This is the subject of Kerry Highley's Dancing in My Dreams, a deft and moving account of the challenges faced by the victims, health authorities, and scientists racing to understand the virus and how to tackle it. Highley gives a valuable reminder of the public health environment in which the early epidemics occurred. During the nineteenth century, three-quarters of those who practised medicine in Victoria were homeopaths, chiropractors, and quacks. By the time of World War I, science-based medicine was well established, with visible improvements in health. Uncertainty continued to flourish about polio, however. It was said to be caused by electricity, by sex with uncircumcised men, by ice cream, or even excessive tickling. As in The Plague, Australians reacted in a variety of ways: hysteria, blame, irrational beliefs, cruelty, and some – like Dr Rieux in the novel – with compassion, dignity, and respect. The Aids epidemic met with similar responses in the 1980s.

Failure to prevent polio epidemics was deeply frustrating for the medical establishment. Disease was often associated with poverty, personal weakness, and immorality. Paradoxically, polio cases did not correlate with poor housing or hygiene, low education, or even 'poor morals'. A further spur to improve treatment was economic. Orthodox treatment was focused on reducing 'needless deformity' to minimise expenditure on disability pensions. Hospitals must not become 'cripple factories', wrote prominent specialist, Dr Jean Macnamara.

When Elizabeth Kenny, a Queensland nurse, began to advocate a different approach – gentle massage and hot compresses – the medical establishment was outraged. How could a mere nurse know better than them? A Royal Commission found that her treatments were ineffective. The evidence, however, consisted chiefly of 'expert opinions'. Moreover, the evidence for orthodox treatment was no more compelling. It seems extraordinary now that randomised control trials were not conducted before dogmatic conclusions were drawn, but this appears to have been the case. Kenny's approach won support, however, especially in the United States, where she became a national hero. Without evidence, we cannot know the exact rights and wrongs of this debate. What can be stated is that Kenny nurses routinely showed more warmth and sympathy to patients, their treatment involved far less pain and discomfort, and they encouraged people to help themselves. Eventually, these principles were integrated into orthodox treatment, but still the epidemics returned. It was the long game of the researchers which eventually triumphed with a vaccine, but it was a task that took decades.

Polio picSister Kenny and Kenny nurses at Hampton Convalescent Hospital, Victoria, 1938 (State Library of Victoria)

The polio virus is the essence of a living organism: a single strand of genetic material.
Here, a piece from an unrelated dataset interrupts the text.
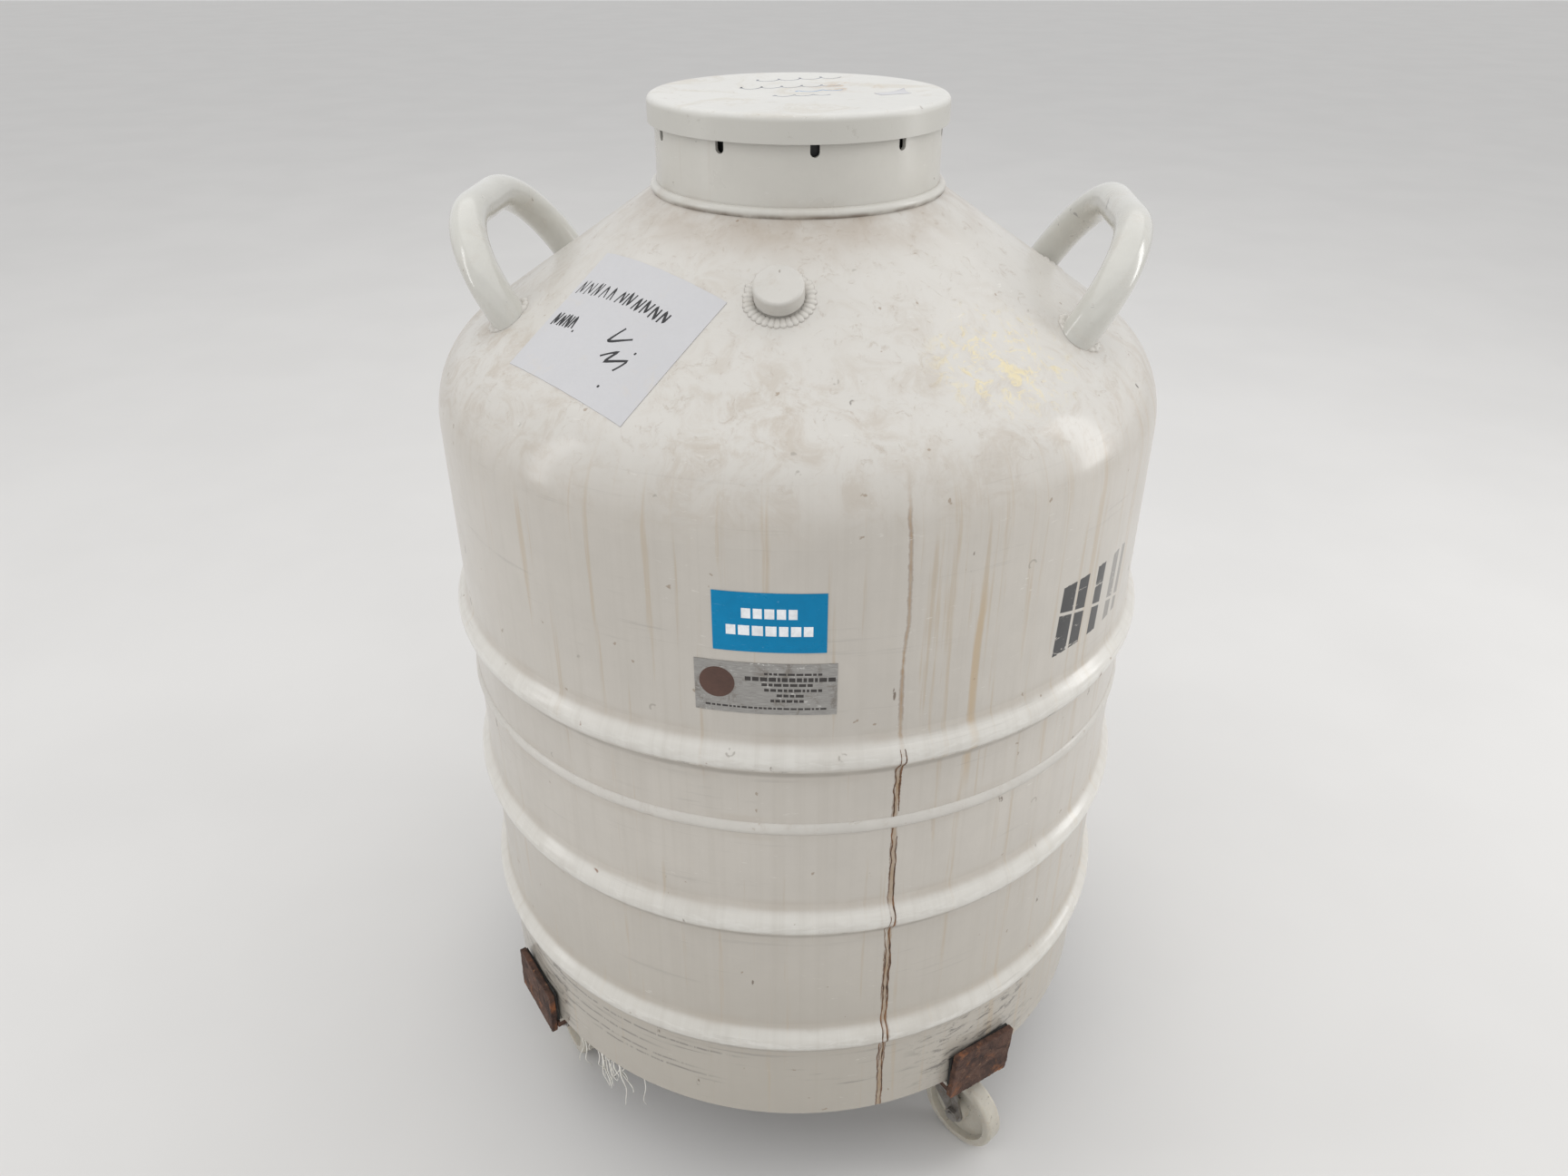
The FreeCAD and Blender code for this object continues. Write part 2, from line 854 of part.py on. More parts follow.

Over a thousand million would fit into a cubic centimetre. Work in Macfarlane Burnet's laboratory in Melbourne and at centres in the United States eventually established that transmission was by ingestion of minute faecal particles, as might easily happen in a swimming pool. A shocking discovery was the ratio of those who developed symptoms to carriers. For the 5,000 or so diagnosed in the 1951 epidemic, nearly half a million Australians were actually infected in a population of eight million. After much trial and error, two effective vaccines were developed in the 1950s, by Jonas Salk and Albert Sabin, and these were rapidly taken up around the world. (The errors, it should be said, included Salk using handicapped children in an institution as guinea pigs.)
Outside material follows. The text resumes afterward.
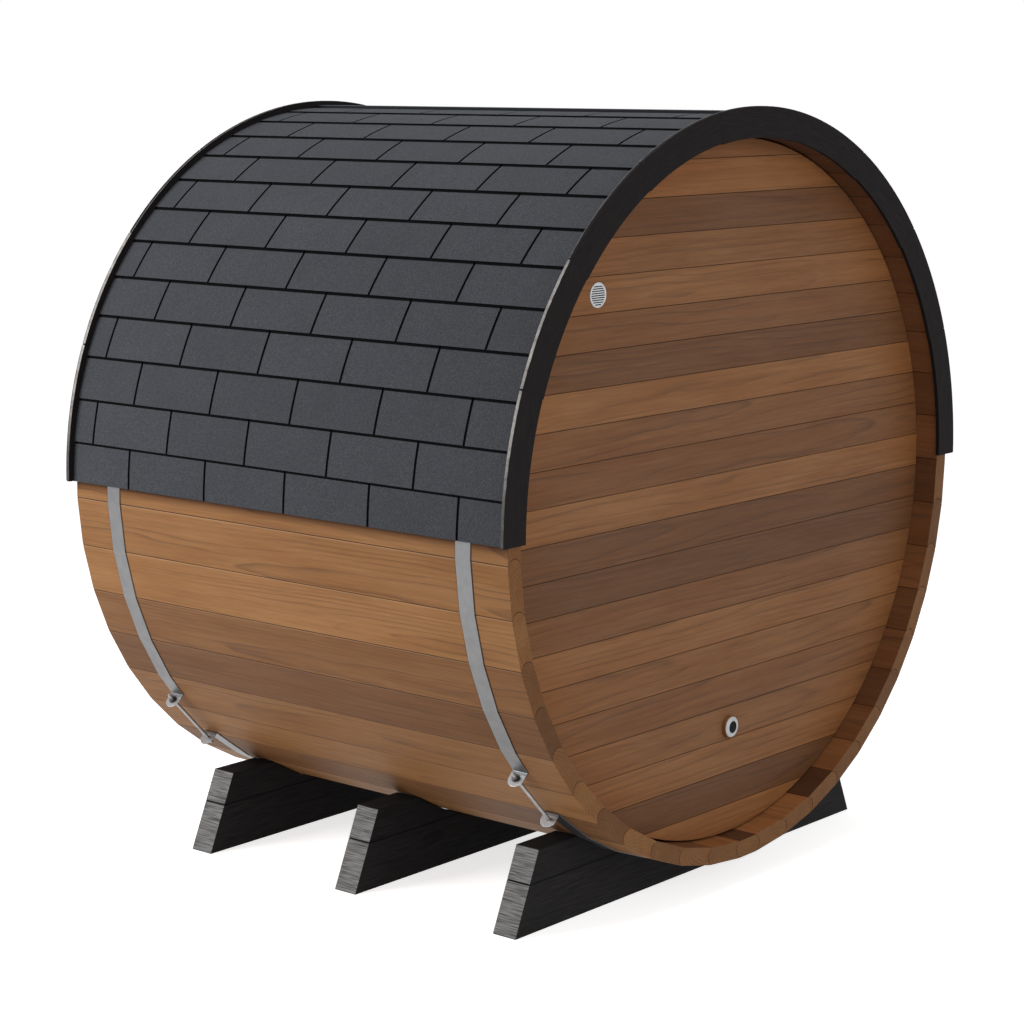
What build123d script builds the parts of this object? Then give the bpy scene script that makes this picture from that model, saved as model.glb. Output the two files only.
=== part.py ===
from build123d import *
from math import atan, cos, radians, sin, sqrt, tan
import os

os.makedirs("parts", exist_ok=True)

# The barrel lies along Y, the boarded end with the vent looks towards -Y, and
# the cradles stand on z = 0. Angles round the barrel are in degrees from the
# lowest point, positive towards +X.

# Barrel of staves
stave_corner_radius = 1030.0
stave_thickness = 50.0
barrel_length = 1610.0
ground_clearance = 74.0
stave_step = 7.82
bottom_stave_step = 4.54
bottom_stave_turn = 0.95
staves_up_left = 23
staves_up_right = 22
bead_rise = 15.0
bead_shoulder = 2.0
bead_flats = 5
joint_gap = 0.3

# End walls of lapped boards, fitted inside the staves
wall_recess = 70.0
wall_thickness = 40.0
wall_edge_gap = 0.3
board_pitch = 95.44
top_board_height = 57.8
board_gap = 0.4
board_lap_height = 8.0
board_lap_thickness = 20.0
board_edge_chamfer = 2.0

# Curved fascia boards over the stave ends
fascia_board_width = 83.0
fascia_above_roof = 17.4
fascia_thickness = 11.0
fascia_segment_angle = 19.6
fascia_segments = 9
fascia_corner_notch = 3.0

# Steel bands and their tensioners
band_width = 50.0
band_thickness = 2.0
band_from_vent_end = 146.0
band_from_plain_end = 159.0
band_upper_end = -51.6
band_lower_end = -41.05
band_seat_gap = 0.3
lug_hole_height = 21.5
rod_diameter = 10.0
rod_overrun = 26.0
rod_hole_diameter = 11.0
nut_across_flats = 17.0
nut_thickness = 8.0
thread_gap = 0.3

# Bitumen shingles
roof_seat_gap = 0.5
eave_angle = 90.0
eave_course_angle = 6.3
course_angle = 6.81
courses_per_side = 13
course_low_edge_thickness = 6.8
course_high_edge_thickness = 3.4
ridge_course_thickness = 11.2

# Cradles of two stacked beams
cradle_from_vent_end = 211.5
cradle_from_plain_end = 235.0
beam_width = 79.0
lower_beam_height = 136.0
upper_beam_height = 88.5
barrel_beyond_cradle = 233.0
cradle_end_lean = 23.4
saddle_gap = 0.3

# Round vent high in the end wall
vent_angle = -134.7
vent_from_wall_edge = 144.3
vent_radius = 33.0
vent_flange_thickness = 3.0
vent_slot_radius = 28.0
vent_slots = 9
vent_slot_pitch = 5.6
vent_slot_height = 2.6
vent_bore_radius = 29.0

# Cable entry low in the end wall
entry_angle = 0.77
entry_from_wall_edge = 311.0
entry_collar_radius = 31.0
entry_collar_thickness = 12.6
entry_rim_radius = 29.0
entry_rim_front_radius = 19.0
entry_rim_thickness = 4.5
entry_core_radius = 16.8
entry_core_proud = 0.5
fit_gap = 0.3

barrel_axis_height = stave_corner_radius + ground_clearance
stave_flat_distance = stave_corner_radius * cos(radians(stave_step / 2)) - stave_thickness
inner_corner_radius = stave_flat_distance / cos(radians(stave_step / 2))
barrel_end = barrel_length / 2
wall_face = barrel_end - wall_recess
wall_radius = stave_flat_distance - wall_edge_gap
full_turn = 360.0


def on_ring(radius, angle, shift=0.0):
    """Point in the y = 0 plane, moved along the ring by shift."""
    a = radians(angle)
    x = radius * sin(a) + shift * cos(a)
    z = barrel_axis_height - radius * cos(a) + shift * sin(a)
    return Vector(x, 0, z)


def straight(start, end):
    return Edge.make_line(start, end)


def bow(start, middle, end):
    return Edge.make_three_point_arc(start, middle, end)


def along_y(edges, y_start, y_end):
    """Solid from a closed outline in the y = 0 plane."""
    outline = Face(Wire(edges)).moved(Location((0, y_start, 0)))
    return Solid.extrude(outline, Vector(0, y_end - y_start, 0))


def closed_outline(points):
    return [straight(a, b) for a, b in zip(points, points[1:] + points[:1])]


def barrel_disc(radius, y_start, y_end):
    """Round disc about the barrel's axis."""
    plane = Plane(origin=(0, y_start, barrel_axis_height), z_dir=(0, 1, 0))
    return Solid.make_cylinder(radius, y_end - y_start, plane)


def export_node(name, solids):
    shape = solids[0] if len(solids) == 1 else Compound(children=list(solids))
    export_step(shape, f"parts/{name}.step")


def bead_edges(angle, inset, rise):
    """Edge of a stave at a joint, from its outer corner to its inner one."""
    bead_middle = (stave_corner_radius + inner_corner_radius) / 2
    half_width = (stave_corner_radius - inner_corner_radius) / 2 - bead_shoulder
    bead_radius = (half_width**2 + rise**2) / (2 * rise)
    half_turn = 2 * atan(abs(rise) / half_width)
    points = [on_ring(stave_corner_radius, angle, inset)]
    for i in range(bead_flats + 1):
        turn = half_turn * (2 * i / bead_flats - 1)
        out = rise - bead_radius * (1 - cos(turn))
        points.append(on_ring(bead_middle - abs(bead_radius) * sin(turn), angle, inset + out))
    points.append(on_ring(inner_corner_radius, angle, inset))
    return [straight(a, b) for a, b in zip(points, points[1:])]


def stave(start_angle, start_way, end_angle, end_way):
    """Stave between two joints; a way of 1 or -1 is where its bead points."""
    inset = joint_gap / 2
    start_side = bead_edges(start_angle, inset, start_way * bead_rise)
    end_side = bead_edges(end_angle, -inset, end_way * bead_rise)
    inner_face = straight(start_side[-1] @ 1, end_side[-1] @ 1)
    outer_face = straight(end_side[0] @ 0, start_side[0] @ 0)
    return along_y(
        start_side + [inner_face] + end_side + [outer_face], -barrel_end, barrel_end
    )


# Staves: beads of the bottom stave point both ways, every other bead points up
left_joint = bottom_stave_turn - bottom_stave_step / 2
right_joint = bottom_stave_turn + bottom_stave_step / 2
bottom_stave = stave(left_joint, -1, right_joint, 1)
left_staves = []
for i in range(staves_up_left):
    lower = left_joint - i * stave_step
    left_staves.append(stave(lower - stave_step, -1, lower, -1))
right_staves = []
for i in range(staves_up_right):
    lower = right_joint + i * stave_step
    right_staves.append(stave(lower, 1, lower + stave_step, 1))
closing_start = right_joint + staves_up_right * stave_step
closing_end = left_joint - staves_up_left * stave_step + full_turn
closing_stave = stave(closing_start, 1, closing_end, -1)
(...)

Highley tells a complex story well, drawing many threads into a rich, coherent narrative. Polio has been eliminated in much of the world but remains endemic in areas of Asia and sub-Saharan Africa. A challenge in these regions is the belief that vaccination is an American plot to kill Muslim children. Medical teams have been murdered in Pakistan by the Taliban, leading to suspension of the program there. The irrational denial of the benefits of immunisation is not limited to remote tribal areas, unfortunately. Opposition to vaccination in general is growing in Australia, with rates dropping in some of the most affluent suburbs in the country. Who would have guessed during the era of great epidemics that human irrationality would turn out to be a willing accomplice to disease and death? We are a strange species indeed.